Na rotina habitual, intrínseca ao movimento citadino alimentado por um ritmo tão alucinante como injustificável e delicioso, e por razões que nos deviam ser mais claras do que realmente são, o começar de dia tornou-se diferente. No caos tranquilo e acolhedor de uma cidade cosmopolita, pequenos segundos congelaram, um tempo e um momento que se queria simplista mas intenso. O carro parado em segunda fila e o ar atarefado e desnorteado de um pai em plena segunda de manhã estavam tão dentro do cenário esperado que não trouxeram um traço de imprevisto, isso ficou reservado para o Francisco, um protagonista sem o saber. Lançou-se nos braços fortes do pai, como quem se desprende às cegas de um baloiço, e no seu colo agarrou entre as suas mãos o rosto do pai gritando: “Vião!” De olhos estrelares e num gesto simples e comovente rasgou o céu com o seu dedo indicador minúsculo com a mesma vivacidade com que se rasgou o sorriso no seu rosto. Fixou-se por um segundos em êxtase até ter entrado na escolinha levando consigo algo de fantástico para dizer. Retive-me naquele cenário com eles naquilo que pareceram horas, deliciei-me a olhar aquele pai a deixar-se surpreender como outrora na sua infância o terá feito.
Quantas vezes não terá ele visto um avião sem sequer se aperceber da magnitude que ele ganhara hoje?
Quantas vezes terá ouvido o seu som estrondoso rasgar e impor-se a todos os outros, sem parar e confirmar o seu sentido com o olhar?

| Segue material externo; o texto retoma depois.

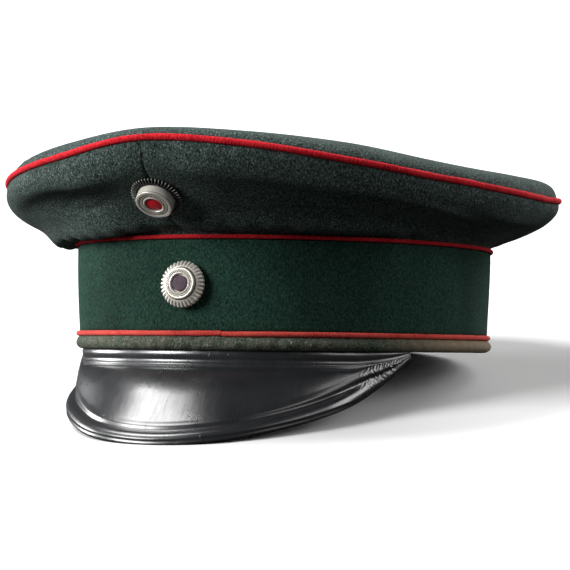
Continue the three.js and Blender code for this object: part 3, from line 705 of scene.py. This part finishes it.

Mas esta coisa de ser pai parece trazer consigo um bilhete de ida-volta constantes à própria infância e, de certa forma, faz renascer algo tão belo e esmagador como a vontade de se deixar surpreender pelas pequenas coisas que damos como garantidas. O gostinho especial e naif de quando se vislumbra uma mota, o sol, uma nuvem...passa de filho para pai numa troca generosa quase tão compensadora como os genes. O Francisco não sabe porque voam os aviões ou até para que servem, mas este sábio de palmo e meio, fez o seu pai sentir-se criança de novo e apreciar as coisas mais simples da vida, mais ainda, deu-me boleia nessa pequena viagem também.